I headed up Broadway, one of my favorite stretches is between City Hall and 8th Street. Aside from some cosmetic improvements, nothing had really changed. Maybe all the people were different now but it didn’t matter, the place makes the person, in my opinion. I could have been walking by Tower Records in 1987 instead of peeking into MLB Fan Cave (both located at 4th and Broadway) in 2014. The outside looked the same but the innards were all different. I feel the same as I always have inside but my outward appearances can be different in different places.
I ended up at Strand Books, looking through the Photography Section and wondering how I could be the native person depicted in the book on Paris, or in the photo essay on Africa. That may be a bit of a challenge, but I bet I could pull it off with a little research and pavement pounding. It’s the only way I’ve known to quickly become a local, to fit in and make a home. In the future I guess I will yet add more places to my list of Hollywoods.

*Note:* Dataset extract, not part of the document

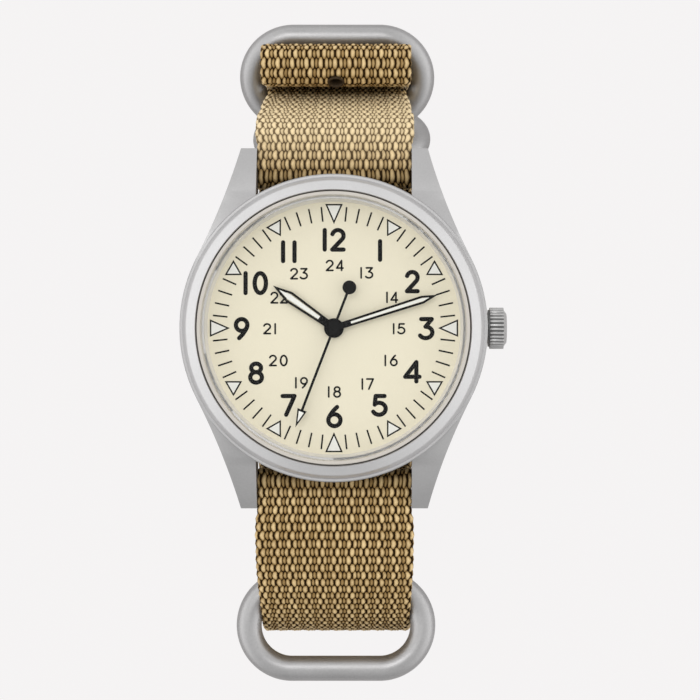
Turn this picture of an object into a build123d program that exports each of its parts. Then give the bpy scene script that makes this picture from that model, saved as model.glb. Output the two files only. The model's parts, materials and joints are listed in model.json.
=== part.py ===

Since that retreat in 2001, I’ve known the identity-cat was out of the bag, I guess I’m and Okie, an Oklahoman. It’s my original programming, after all. But when I’m getting off I-5 and grousing about the Mercer Mess in Seattle, or sitting down at a little breakfast nook on Cahuenga in Hollywood, or of course, educating a lost visitor to the Big Apple; you’d never know.
I’ve gone from the unsteadiness of a migratory youth, wondering where was my home, to secure in my 40’s, claiming all these cities I’ve lived in as mine.